Ed Frim, an inclusion specialist at United Synagogue of Conservative Judaism, was in Boulder a few months back working with our Inclusion Committee, and in a recent article he said that true inclusion goes much deeper than making synagogue life accessible. “Inclusive congregations are mindful of everyone who is part of the community,” he said. “They establish a culture that takes for granted that all, including those with disabilities, have the right to fully participate as part of the congregation.” “It’s not just about training ushers to be welcoming to people with disabilities and helping them find their way, it’s about turning the entire congregation into ushers, who seek to create a welcoming environment,” he said. Just as important as building a culture of inclusion is affecting a shift in attitude about how we think of disabilities. 

Rabbi Matya ben Charash, according to Pirkei Avot, says, havei makdim b’shalom l’chol adam – always be the first to greet every person. That’s what being an usher is!

Thirty six times the Torah commands us in some form or other to love the ger, the stranger, the outsider, because we know the soul of the stranger.  It is so easy to define someone as other because they are different, but when we do that, we are diminishing the full power of what kehillah kedoshah, sacred community, can and should be: safe spaces where all are seen, welcomed and valued for who we are and what we bring.  This is about us needing each other and each playing a role in embracing the other.  Rabbi Alan Lew suggests that the very first principal of these High Holiday, these Days of Awe, is the need to be together.

“We need each now,” he says. We need each other deeply.  Here in the full flush of the life-and-death nature of this ritual, here in the full flush of our impotence as individuals to meet this most urgent emergency, our need for each for each other is immense.  We heal one another by being together.  We give each other hope.  Now we know for sure – by ourselves, ein banu ma’asim, there is nothing we can do.  But gathered together as a single indivisible entity, we sense that we do in fact have efficacy as a larger, transcendent spiritual unit, one that has been expressing meaning and continuity for three thousand years, one that includes everyone who is here, and everyone who is not here, to echo the phrase we always read in the Torah the week before the High Holidays begin – all those who came before us, and all those who are yet to come, all those who are joined in that great stream of spiritual consciousness from which we have been struggling to know God for thousands of years.  We now stand in that stream…”

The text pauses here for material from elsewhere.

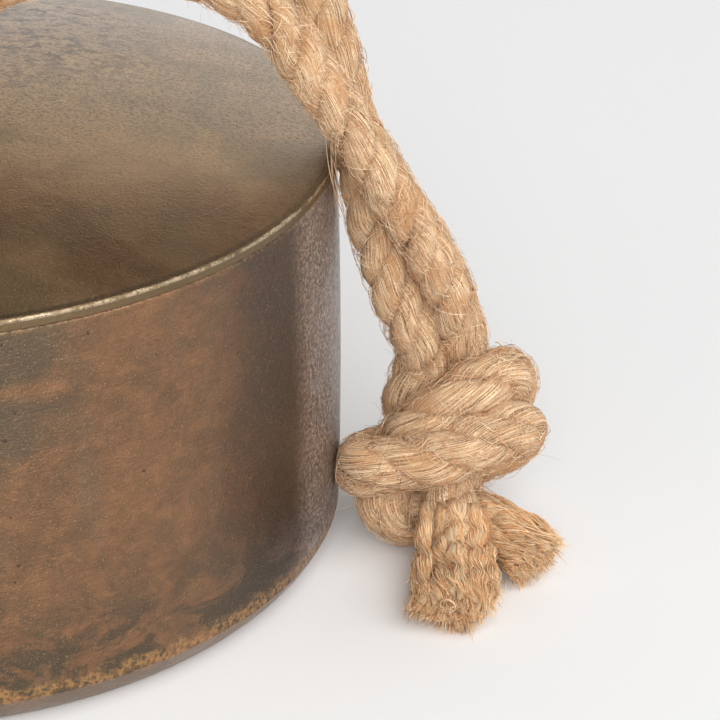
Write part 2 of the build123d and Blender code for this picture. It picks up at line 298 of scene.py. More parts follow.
def head_bronze():
    """The same bronze, lighter and grainier, with cast pitting, a worn edge with a painted highlight,
    and painted reflection and shade over the top.

    Places are in millimetres from the bell's axis: -Y is its front and +X the side of the knot.
    """
    s = Shader("head_bronze")
    here, x, y, z, across = metal_places(s)
    cloud = s.noise(here, 0.03, 5, 0.6, 0.5)
    streak = s.noise(here, 0.12, 6, 0.65)
    fine = s.noise(here, 1.0, 3, 0.6)
    speck = s.noise(here, 0.42, 5, 0.62)
    colour = s.mix(s.above(cloud, 0.36, 0.64), HEAD_BROWN, HEAD_GOLD)
    colour = s.tint(colour, s.above(streak, 0.48, 0.72), 0.5, STRAW)

    # Warmer over the middle, brighter behind with a painted reflection of the backdrop, darker in
    # front towards the knot's side with painted shade
    colour = s.tint(colour, s.band(y, -100, -50, 10, 80), 0.5, AMBER)
    colour = s.tint(colour, s.above(y, 10, 90), 0.7, BACKDROP_REFLECTION_BRONZE)
    front = s.product(s.below(y, -105, -60), s.above(x, 20, 110))
    corner = s.product(s.below(y, -65, -25), s.above(x, 100, 132))
    colour = s.tint(colour, s.math("MAXIMUM", front, corner), 0.5, SHADE_BROWN)
    green = s.above(s.noise(here, 0.024, 4, 0.55, 0.3), 0.46, 0.6)
    colour = s.tint(colour, green, 0.4, GREEN_BRONZE)

    # Cast pitting: ragged flecks on the back half, dots that grow stronger from front to back
    flecks = s.noise(s.stretched(here, (0.75, 1.0, 1.0)), 0.22, 4, 0.66, 0.3)
    pits = s.product(s.above(flecks, 0.5, 0.54), s.above(y, -50, 30))
    pits = s.product(pits, s.above(streak, 0.38, 0.52))
    pits = s.product(pits, s.below(x, 60, 115))
    colour = s.tint(colour, pits, 0.85, FLECK_BROWN)
    dot = s.above(s.noise(here, 0.85, 3, 0.62), 0.51, 0.57)
    dot = s.product(dot, s.blend_value(s.above(y, -100, -20), 0.08, 0.7))
    colour = s.mix(dot, colour, DOT_BROWN)

    # The worn edge is bright on top, partly wear and partly a painted highlight, and darker down its
    # side with painted shade
    ragged = s.math("ADD", across, s.product(s.math("SUBTRACT", streak, 0.5), 2.5))
    edge_wear_and_highlight = s.product(s.above(ragged, 151.9, 152.4), s.above(z, 144.5, 145.0))
    edge_wear_and_highlight = s.product(edge_wear_and_highlight, s.above(fine, 0.3, 0.55))
    side = s.above(across, 149.5, 150.8)
    colour = s.tint(colour, side, 0.8, SIDE_SHADE_BROWN)
    colour = s.tint(colour, edge_wear_and_highlight, 0.65, EDGE_WEAR_AND_HIGHLIGHT_GOLD)

    grain = s.math("ADD", s.product(fine, 0.9), s.product(speck, 0.6))
    grain = s.math("SUBTRACT", grain, s.product(dot, 1.1))
    depth = s.blend_value(s.above(y, -110, -30), 0.45, 1.0)
    normal = s.bump(s.noise(here, 0.04, 3, 0.5), 1.5 * MM, 0.4)
    normal = s.bump(s.product(grain, depth), 0.8 * MM, 0.9, normal)
    rough = s.blend_value(s.above(cloud, 0.3, 0.7), 0.28, 0.36)
    rough = s.blend_value(edge_wear_and_highlight, rough, 0.22)
    return s.finish(
        Base_Color=colour,
        Metallic=0.93,
        Roughness=rough,
        Normal=normal,
        Coat_Weight=0.22,
        Coat_Roughness=0.36,
    )


def plain_metal(name, dark, light, metallic, rough, grain_scale, grain_depth):
    """A hand-worn fitting: two tones, fine grain and uneven gloss."""
    s = Shader(name)
    here = metal_places(s)[0]
    cloud = s.noise(here, 0.16, 5, 0.6, 0.3)
    fine = s.noise(here, grain_scale, 4, 0.65)
    colour = s.mix(s.above(cloud, 0.35, 0.65), dark, light)
    colour = s.tint(colour, s.above(fine, 0.55, 0.7), 0.4, tuple(0.45 * part for part in dark))
    normal = s.bump(fine, grain_depth * MM, 0.6)
    uneven = s.blend_value(s.above(cloud, 0.3, 0.7), rough, min(1.0, rough + 0.16))
    return s.finish(Base_Color=colour, Metallic=metallic, Roughness=uneven, Normal=normal)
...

There is a Hassidic teaching in our Machzor attributed to Rabbi Shlomo of Karlin, who asked: “what is the worst thing that the Evil Urge can achieve?  To make a person forget that one is the child of a King.”  These holidays not only remind each of us that we are the daughters and sons of a King, but that we all have a responsibility to make sure that others know that about themselves too.  Whoever they are, whatever they need. Each of us is an usher in making this a reality for this community.